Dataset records
* * * * *
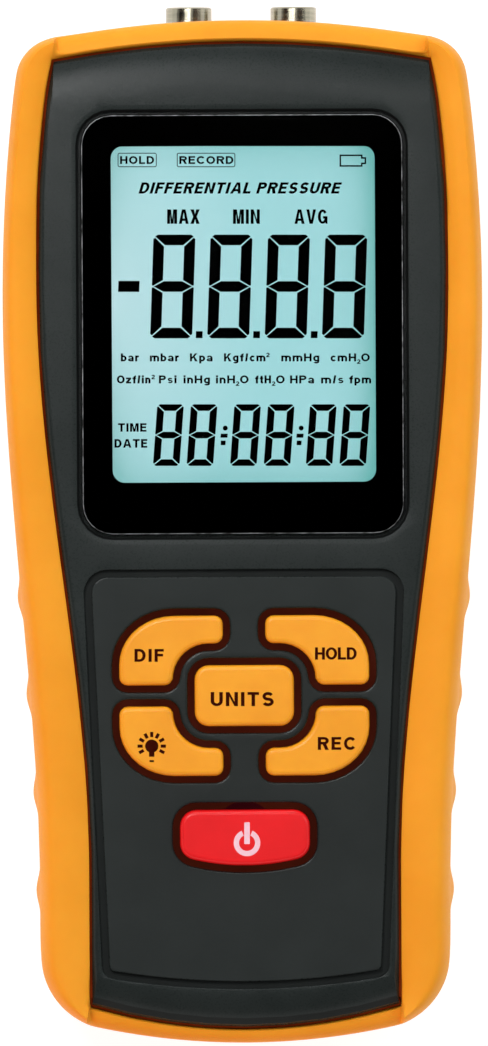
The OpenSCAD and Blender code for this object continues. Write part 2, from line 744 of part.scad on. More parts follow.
// Places between the crest and the lip's edge, and how much of the fall each has reached
lip_place_shares = [0.5, 0.9];
lip_fall_shares = [0.25, 1];
holster_rings = concat(
    [at_z(holster_loop(back_ring_w), 0)],
    [for (a = back_angles) at_z(holster_loop(back_r * (1 - sin(a))), back_r * (1 - cos(a)))],
    [for (k = [0 : len(rib_ring_shares) - 1])
        let (z = lerp(back_r, case_h - side_roll_h, rib_ring_shares[k]))
        [for (i = [0 : holster_last])
            [holster_outer[i][0] + bulge(i) * rib_rise_shares[k], holster_outer[i][1], z]]],
    [for (a = roll_angles) roll_ring(a)],
    [for (k = [0 : len(lip_place_shares) - 1]) lip_ring(lip_place_shares[k], lip_fall * lip_fall_shares[k])],
    [lip_ring(1, lip_fall + lip_edge)],
    [[for (i = [0 : holster_last]) [holster_window[i][0], holster_window[i][1], lip_under_z(i)]]],
    [let (inner = holster_loop(holster_t))
        [for (i = [0 : holster_last]) [inner[i][0], inner[i][1], lip_under_z(i)]]],
    [for (a = [90, 45, 0])
        at_z(holster_loop(lerp(back_r, holster_t, sin(a))), lerp(back_r, back_ring_t, cos(a)))],
    [at_z(holster_loop(back_ring_w), back_ring_t)]
);

usb_y = end_y - usb_from_top;
usb_mid_z = board_back_z - usb_h / 2;

module holster() {
    color(orange) placed() difference() {
        skin([for (r = holster_rings) both_sides(r)], closed = true);
        // Slot for the two ports
        translate([0, end_y - body_d - cut, port_z]) rotate([-90, 0, 0]) linear_extrude(body_d + 2 * cut)
            polygon(rounded(port_slot_w, port_slot_h, port_slot_h / 2));
        // Opening for the inlet
        translate([side_x(usb_y) - body_d - cut, usb_y, usb_mid_z]) rotate([90, 0, 90])
            linear_extrude(body_d + 2 * cut)
            polygon(rounded(usb_w + 2 * usb_access, usb_h + 2 * usb_access, usb_access));
    }
}

// Front shell

shell_last = len(shell_outer) - 1;
function shoulder_z(i) =
    case_h - lip_drop - case_fit
    - end_share(shell_outer, shell_counts, i, crease_l) * band_fall(shell_outer[i][1]);
function edge_h(i) = lerp(side_edge_h, end_edge_h, end_share(shell_outer, shell_counts, i, roll_reach));
shell_body = shell_half(body_d);
face_foot = shell_window(lip_gap, lip_gap, lip_gap);
function face_ring(a) =
    let (
        s = 1 - cos(a),
        loop = shell_window(lip_gap + side_edge_w * s, lip_gap + top_roll_w * s, lip_gap + bottom_roll_w * s)
    )
    [for (i = [0 : shell_last]) [loop[i][0], loop[i][1], face_z - edge_h(i) * (1 - sin(a))]];
front_rings = concat(
    [at_z(shell_body, parting_z)],
    [[for (i = [0 : shell_last]) [shell_body[i][0], shell_body[i][1], shoulder_z(i) - shoulder_r_h]]],
    [[for (i = [0 : shell_last])
        let (p = lerp(shell_body[i], face_foot[i], shoulder_share)) [p[0], p[1], shoulder_z(i)]]],
    [[for (i = [0 : shell_last]) [face_foot[i][0], face_foot[i][1], shoulder_z(i)]]],
    [for (a = roll_angles) face_ring(a)]
);

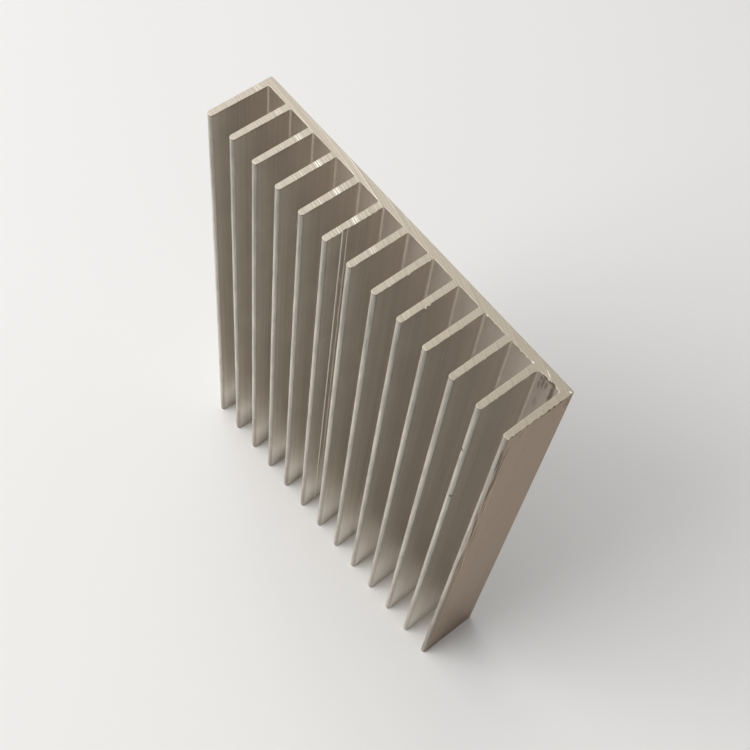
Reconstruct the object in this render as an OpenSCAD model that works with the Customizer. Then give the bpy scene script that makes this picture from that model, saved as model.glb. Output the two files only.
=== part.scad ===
* * * * *
Problem requirements
Every entry above needs to be quoted exactly.

Output for this exercise
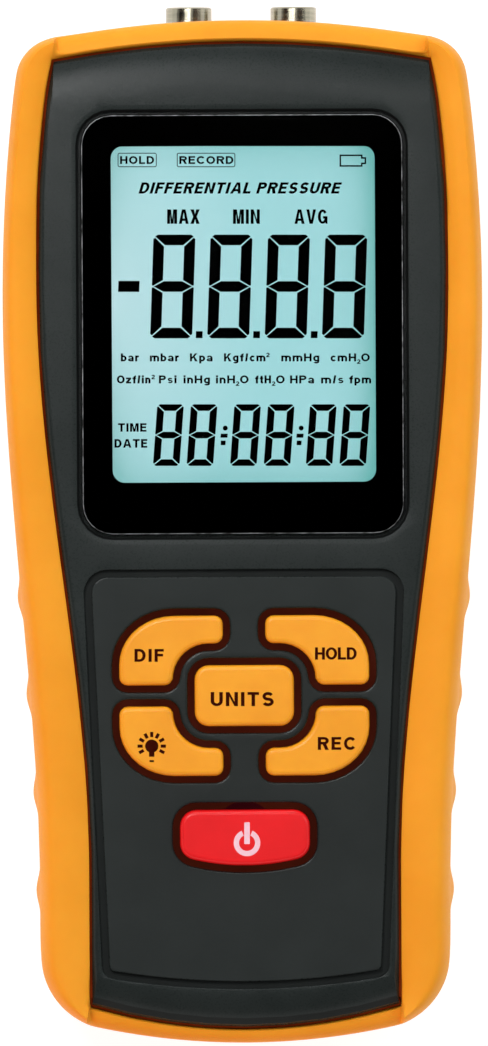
The OpenSCAD and Blender code for this object continues. Write part 2, from line 744 of part.scad on. More parts follow.
// Places between the crest and the lip's edge, and how much of the fall each has reached
lip_place_shares = [0.5, 0.9];
lip_fall_shares = [0.25, 1];
holster_rings = concat(
    [at_z(holster_loop(back_ring_w), 0)],
    [for (a = back_angles) at_z(holster_loop(back_r * (1 - sin(a))), back_r * (1 - cos(a)))],
    [for (k = [0 : len(rib_ring_shares) - 1])
        let (z = lerp(back_r, case_h - side_roll_h, rib_ring_shares[k]))
        [for (i = [0 : holster_last])
            [holster_outer[i][0] + bulge(i) * rib_rise_shares[k], holster_outer[i][1], z]]],
    [for (a = roll_angles) roll_ring(a)],
    [for (k = [0 : len(lip_place_shares) - 1]) lip_ring(lip_place_shares[k], lip_fall * lip_fall_shares[k])],
    [lip_ring(1, lip_fall + lip_edge)],
    [[for (i = [0 : holster_last]) [holster_window[i][0], holster_window[i][1], lip_under_z(i)]]],
    [let (inner = holster_loop(holster_t))
        [for (i = [0 : holster_last]) [inner[i][0], inner[i][1], lip_under_z(i)]]],
    [for (a = [90, 45, 0])
        at_z(holster_loop(lerp(back_r, holster_t, sin(a))), lerp(back_r, back_ring_t, cos(a)))],
    [at_z(holster_loop(back_ring_w), back_ring_t)]
);

usb_y = end_y - usb_from_top;
usb_mid_z = board_back_z - usb_h / 2;

module holster() {
    color(orange) placed() difference() {
        skin([for (r = holster_rings) both_sides(r)], closed = true);
        // Slot for the two ports
        translate([0, end_y - body_d - cut, port_z]) rotate([-90, 0, 0]) linear_extrude(body_d + 2 * cut)
            polygon(rounded(port_slot_w, port_slot_h, port_slot_h / 2));
        // Opening for the inlet
        translate([side_x(usb_y) - body_d - cut, usb_y, usb_mid_z]) rotate([90, 0, 90])
            linear_extrude(body_d + 2 * cut)
            polygon(rounded(usb_w + 2 * usb_access, usb_h + 2 * usb_access, usb_access));
    }
}

// Front shell

shell_last = len(shell_outer) - 1;
function shoulder_z(i) =
    case_h - lip_drop - case_fit
    - end_share(shell_outer, shell_counts, i, crease_l) * band_fall(shell_outer[i][1]);
function edge_h(i) = lerp(side_edge_h, end_edge_h, end_share(shell_outer, shell_counts, i, roll_reach));
shell_body = shell_half(body_d);
face_foot = shell_window(lip_gap, lip_gap, lip_gap);
function face_ring(a) =
    let (
        s = 1 - cos(a),
        loop = shell_window(lip_gap + side_edge_w * s, lip_gap + top_roll_w * s, lip_gap + bottom_roll_w * s)
    )
    [for (i = [0 : shell_last]) [loop[i][0], loop[i][1], face_z - edge_h(i) * (1 - sin(a))]];
front_rings = concat(
    [at_z(shell_body, parting_z)],
    [[for (i = [0 : shell_last]) [shell_body[i][0], shell_body[i][1], shoulder_z(i) - shoulder_r_h]]],
    [[for (i = [0 : shell_last])
        let (p = lerp(shell_body[i], face_foot[i], shoulder_share)) [p[0], p[1], shoulder_z(i)]]],
    [[for (i = [0 : shell_last]) [face_foot[i][0], face_foot[i][1], shoulder_z(i)]]],
    [for (a = roll_angles) face_ring(a)]
);

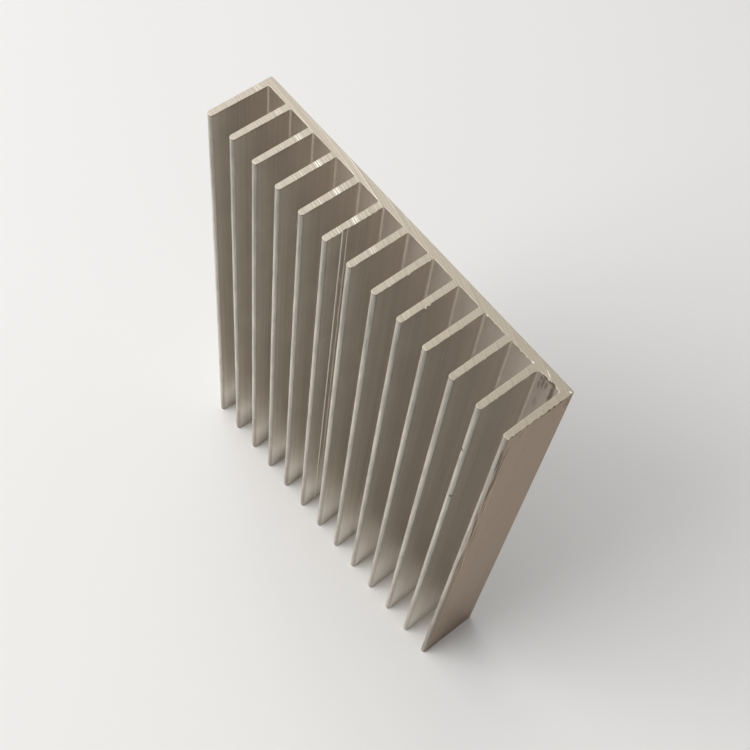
Reconstruct the object in this render as an OpenSCAD model that works with the Customizer. Then give the bpy scene script that makes this picture from that model, saved as model.glb. Output the two files only.
=== part.scad ===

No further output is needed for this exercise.